CAD and scene scripts

[start]

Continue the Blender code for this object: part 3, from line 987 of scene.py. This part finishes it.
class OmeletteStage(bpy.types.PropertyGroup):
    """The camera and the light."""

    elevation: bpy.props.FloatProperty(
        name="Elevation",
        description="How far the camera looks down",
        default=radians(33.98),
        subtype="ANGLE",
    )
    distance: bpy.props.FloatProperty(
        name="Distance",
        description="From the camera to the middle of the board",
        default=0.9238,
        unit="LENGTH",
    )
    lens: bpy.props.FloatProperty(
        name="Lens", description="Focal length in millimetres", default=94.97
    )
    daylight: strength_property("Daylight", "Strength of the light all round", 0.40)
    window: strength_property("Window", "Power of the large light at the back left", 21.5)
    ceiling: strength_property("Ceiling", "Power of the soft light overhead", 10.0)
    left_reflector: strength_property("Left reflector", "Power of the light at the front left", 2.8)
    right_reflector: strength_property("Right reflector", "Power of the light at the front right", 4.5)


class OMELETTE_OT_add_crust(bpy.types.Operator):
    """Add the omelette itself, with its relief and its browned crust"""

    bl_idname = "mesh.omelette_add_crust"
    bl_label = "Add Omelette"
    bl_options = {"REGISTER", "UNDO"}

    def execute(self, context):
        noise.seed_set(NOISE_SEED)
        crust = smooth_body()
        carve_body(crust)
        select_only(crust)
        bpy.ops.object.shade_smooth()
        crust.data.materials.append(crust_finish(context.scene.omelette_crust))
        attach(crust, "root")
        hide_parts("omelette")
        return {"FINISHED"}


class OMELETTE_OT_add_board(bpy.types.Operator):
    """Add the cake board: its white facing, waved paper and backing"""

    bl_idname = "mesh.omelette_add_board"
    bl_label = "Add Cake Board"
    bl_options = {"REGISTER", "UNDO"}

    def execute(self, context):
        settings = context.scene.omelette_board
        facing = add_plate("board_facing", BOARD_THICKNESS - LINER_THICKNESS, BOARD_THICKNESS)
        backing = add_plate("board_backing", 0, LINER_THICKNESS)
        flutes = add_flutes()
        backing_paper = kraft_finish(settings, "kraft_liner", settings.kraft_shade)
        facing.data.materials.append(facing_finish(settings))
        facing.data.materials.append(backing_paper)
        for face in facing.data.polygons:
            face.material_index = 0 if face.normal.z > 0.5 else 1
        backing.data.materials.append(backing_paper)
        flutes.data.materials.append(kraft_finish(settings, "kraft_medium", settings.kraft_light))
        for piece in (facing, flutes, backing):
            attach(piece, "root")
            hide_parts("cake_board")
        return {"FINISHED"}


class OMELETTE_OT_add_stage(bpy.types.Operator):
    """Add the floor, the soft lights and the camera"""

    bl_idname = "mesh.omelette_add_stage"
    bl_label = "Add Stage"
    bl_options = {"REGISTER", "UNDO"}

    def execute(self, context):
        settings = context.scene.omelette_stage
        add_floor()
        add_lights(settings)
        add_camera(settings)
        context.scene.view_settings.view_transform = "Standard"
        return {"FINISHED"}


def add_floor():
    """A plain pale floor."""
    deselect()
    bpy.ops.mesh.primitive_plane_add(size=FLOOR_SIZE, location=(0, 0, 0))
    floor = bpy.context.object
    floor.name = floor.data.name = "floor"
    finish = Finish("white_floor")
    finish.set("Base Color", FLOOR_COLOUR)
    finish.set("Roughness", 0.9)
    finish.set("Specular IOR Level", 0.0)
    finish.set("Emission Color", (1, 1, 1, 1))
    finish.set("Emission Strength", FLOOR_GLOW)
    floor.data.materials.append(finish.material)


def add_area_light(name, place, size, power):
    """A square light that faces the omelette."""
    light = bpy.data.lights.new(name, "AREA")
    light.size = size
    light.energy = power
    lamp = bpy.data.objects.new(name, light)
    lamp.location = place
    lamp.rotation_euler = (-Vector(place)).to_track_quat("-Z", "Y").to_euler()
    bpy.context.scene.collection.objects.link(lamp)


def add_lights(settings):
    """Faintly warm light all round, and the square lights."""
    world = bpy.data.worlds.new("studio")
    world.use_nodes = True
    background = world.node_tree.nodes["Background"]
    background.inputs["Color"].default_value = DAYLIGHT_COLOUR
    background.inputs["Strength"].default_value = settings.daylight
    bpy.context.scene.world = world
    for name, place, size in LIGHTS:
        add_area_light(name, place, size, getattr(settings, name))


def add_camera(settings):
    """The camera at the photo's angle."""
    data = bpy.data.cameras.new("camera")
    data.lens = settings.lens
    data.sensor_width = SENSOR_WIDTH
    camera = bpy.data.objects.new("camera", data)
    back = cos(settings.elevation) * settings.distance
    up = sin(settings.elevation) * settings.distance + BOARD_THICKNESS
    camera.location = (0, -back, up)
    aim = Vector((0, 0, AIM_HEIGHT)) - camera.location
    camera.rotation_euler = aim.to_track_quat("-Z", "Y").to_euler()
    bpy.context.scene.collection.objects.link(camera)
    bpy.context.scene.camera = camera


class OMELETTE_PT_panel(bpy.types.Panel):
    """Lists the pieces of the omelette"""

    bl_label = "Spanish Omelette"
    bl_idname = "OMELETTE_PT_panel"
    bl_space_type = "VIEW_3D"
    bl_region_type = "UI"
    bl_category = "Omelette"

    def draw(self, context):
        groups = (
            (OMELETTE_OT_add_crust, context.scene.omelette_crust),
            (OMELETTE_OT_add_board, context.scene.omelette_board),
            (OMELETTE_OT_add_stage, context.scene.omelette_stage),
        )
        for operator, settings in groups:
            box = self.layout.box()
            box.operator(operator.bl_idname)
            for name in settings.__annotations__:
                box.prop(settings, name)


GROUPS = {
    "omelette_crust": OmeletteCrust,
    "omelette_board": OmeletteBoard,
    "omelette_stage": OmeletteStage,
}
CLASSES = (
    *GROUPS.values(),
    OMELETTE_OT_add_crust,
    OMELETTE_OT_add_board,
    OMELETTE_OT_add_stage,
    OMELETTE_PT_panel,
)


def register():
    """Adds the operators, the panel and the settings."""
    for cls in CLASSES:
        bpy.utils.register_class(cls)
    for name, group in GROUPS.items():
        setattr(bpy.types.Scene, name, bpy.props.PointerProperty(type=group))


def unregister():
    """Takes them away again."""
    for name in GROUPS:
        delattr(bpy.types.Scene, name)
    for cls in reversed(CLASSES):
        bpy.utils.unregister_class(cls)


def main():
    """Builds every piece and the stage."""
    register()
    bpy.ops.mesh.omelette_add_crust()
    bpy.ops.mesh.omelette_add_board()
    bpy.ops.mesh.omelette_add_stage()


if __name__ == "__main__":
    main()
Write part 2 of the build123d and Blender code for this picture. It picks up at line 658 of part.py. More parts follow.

[end]

- What you are asked to do: All of the data shown above must be copied exactly.

- Result for this task:
Continue the Blender code for this object: part 3, from line 987 of scene.py. This part finishes it.
class OmeletteStage(bpy.types.PropertyGroup):
    """The camera and the light."""

    elevation: bpy.props.FloatProperty(
        name="Elevation",
        description="How far the camera looks down",
        default=radians(33.98),
        subtype="ANGLE",
    )
    distance: bpy.props.FloatProperty(
        name="Distance",
        description="From the camera to the middle of the board",
        default=0.9238,
        unit="LENGTH",
    )
    lens: bpy.props.FloatProperty(
        name="Lens", description="Focal length in millimetres", default=94.97
    )
    daylight: strength_property("Daylight", "Strength of the light all round", 0.40)
    window: strength_property("Window", "Power of the large light at the back left", 21.5)
    ceiling: strength_property("Ceiling", "Power of the soft light overhead", 10.0)
    left_reflector: strength_property("Left reflector", "Power of the light at the front left", 2.8)
    right_reflector: strength_property("Right reflector", "Power of the light at the front right", 4.5)


class OMELETTE_OT_add_crust(bpy.types.Operator):
    """Add the omelette itself, with its relief and its browned crust"""

    bl_idname = "mesh.omelette_add_crust"
    bl_label = "Add Omelette"
    bl_options = {"REGISTER", "UNDO"}

    def execute(self, context):
        noise.seed_set(NOISE_SEED)
        crust = smooth_body()
        carve_body(crust)
        select_only(crust)
        bpy.ops.object.shade_smooth()
        crust.data.materials.append(crust_finish(context.scene.omelette_crust))
        attach(crust, "root")
        hide_parts("omelette")
        return {"FINISHED"}


class OMELETTE_OT_add_board(bpy.types.Operator):
    """Add the cake board: its white facing, waved paper and backing"""

    bl_idname = "mesh.omelette_add_board"
    bl_label = "Add Cake Board"
    bl_options = {"REGISTER", "UNDO"}

    def execute(self, context):
        settings = context.scene.omelette_board
        facing = add_plate("board_facing", BOARD_THICKNESS - LINER_THICKNESS, BOARD_THICKNESS)
        backing = add_plate("board_backing", 0, LINER_THICKNESS)
        flutes = add_flutes()
        backing_paper = kraft_finish(settings, "kraft_liner", settings.kraft_shade)
        facing.data.materials.append(facing_finish(settings))
        facing.data.materials.append(backing_paper)
        for face in facing.data.polygons:
            face.material_index = 0 if face.normal.z > 0.5 else 1
        backing.data.materials.append(backing_paper)
        flutes.data.materials.append(kraft_finish(settings, "kraft_medium", settings.kraft_light))
        for piece in (facing, flutes, backing):
            attach(piece, "root")
            hide_parts("cake_board")
        return {"FINISHED"}


class OMELETTE_OT_add_stage(bpy.types.Operator):
    """Add the floor, the soft lights and the camera"""

    bl_idname = "mesh.omelette_add_stage"
    bl_label = "Add Stage"
    bl_options = {"REGISTER", "UNDO"}

    def execute(self, context):
        settings = context.scene.omelette_stage
        add_floor()
        add_lights(settings)
        add_camera(settings)
        context.scene.view_settings.view_transform = "Standard"
        return {"FINISHED"}


def add_floor():
    """A plain pale floor."""
    deselect()
    bpy.ops.mesh.primitive_plane_add(size=FLOOR_SIZE, location=(0, 0, 0))
    floor = bpy.context.object
    floor.name = floor.data.name = "floor"
    finish = Finish("white_floor")
    finish.set("Base Color", FLOOR_COLOUR)
    finish.set("Roughness", 0.9)
    finish.set("Specular IOR Level", 0.0)
    finish.set("Emission Color", (1, 1, 1, 1))
    finish.set("Emission Strength", FLOOR_GLOW)
    floor.data.materials.append(finish.material)


def add_area_light(name, place, size, power):
    """A square light that faces the omelette."""
    light = bpy.data.lights.new(name, "AREA")
    light.size = size
    light.energy = power
    lamp = bpy.data.objects.new(name, light)
    lamp.location = place
    lamp.rotation_euler = (-Vector(place)).to_track_quat("-Z", "Y").to_euler()
    bpy.context.scene.collection.objects.link(lamp)


def add_lights(settings):
    """Faintly warm light all round, and the square lights."""
    world = bpy.data.worlds.new("studio")
    world.use_nodes = True
    background = world.node_tree.nodes["Background"]
    background.inputs["Color"].default_value = DAYLIGHT_COLOUR
    background.inputs["Strength"].default_value = settings.daylight
    bpy.context.scene.world = world
    for name, place, size in LIGHTS:
        add_area_light(name, place, size, getattr(settings, name))


def add_camera(settings):
    """The camera at the photo's angle."""
    data = bpy.data.cameras.new("camera")
    data.lens = settings.lens
    data.sensor_width = SENSOR_WIDTH
    camera = bpy.data.objects.new("camera", data)
    back = cos(settings.elevation) * settings.distance
    up = sin(settings.elevation) * settings.distance + BOARD_THICKNESS
    camera.location = (0, -back, up)
    aim = Vector((0, 0, AIM_HEIGHT)) - camera.location
    camera.rotation_euler = aim.to_track_quat("-Z", "Y").to_euler()
    bpy.context.scene.collection.objects.link(camera)
    bpy.context.scene.camera = camera


class OMELETTE_PT_panel(bpy.types.Panel):
    """Lists the pieces of the omelette"""

    bl_label = "Spanish Omelette"
    bl_idname = "OMELETTE_PT_panel"
    bl_space_type = "VIEW_3D"
    bl_region_type = "UI"
    bl_category = "Omelette"

    def draw(self, context):
        groups = (
            (OMELETTE_OT_add_crust, context.scene.omelette_crust),
            (OMELETTE_OT_add_board, context.scene.omelette_board),
            (OMELETTE_OT_add_stage, context.scene.omelette_stage),
        )
        for operator, settings in groups:
            box = self.layout.box()
            box.operator(operator.bl_idname)
            for name in settings.__annotations__:
                box.prop(settings, name)


GROUPS = {
    "omelette_crust": OmeletteCrust,
    "omelette_board": OmeletteBoard,
    "omelette_stage": OmeletteStage,
}
CLASSES = (
    *GROUPS.values(),
    OMELETTE_OT_add_crust,
    OMELETTE_OT_add_board,
    OMELETTE_OT_add_stage,
    OMELETTE_PT_panel,
)


def register():
    """Adds the operators, the panel and the settings."""
    for cls in CLASSES:
        bpy.utils.register_class(cls)
    for name, group in GROUPS.items():
        setattr(bpy.types.Scene, name, bpy.props.PointerProperty(type=group))


def unregister():
    """Takes them away again."""
    for name in GROUPS:
        delattr(bpy.types.Scene, name)
    for cls in reversed(CLASSES):
        bpy.utils.unregister_class(cls)


def main():
    """Builds every piece and the stage."""
    register()
    bpy.ops.mesh.omelette_add_crust()
    bpy.ops.mesh.omelette_add_board()
    bpy.ops.mesh.omelette_add_stage()


if __name__ == "__main__":
    main()
Write part 2 of the build123d and Blender code for this picture. It picks up at line 658 of part.py. More parts follow.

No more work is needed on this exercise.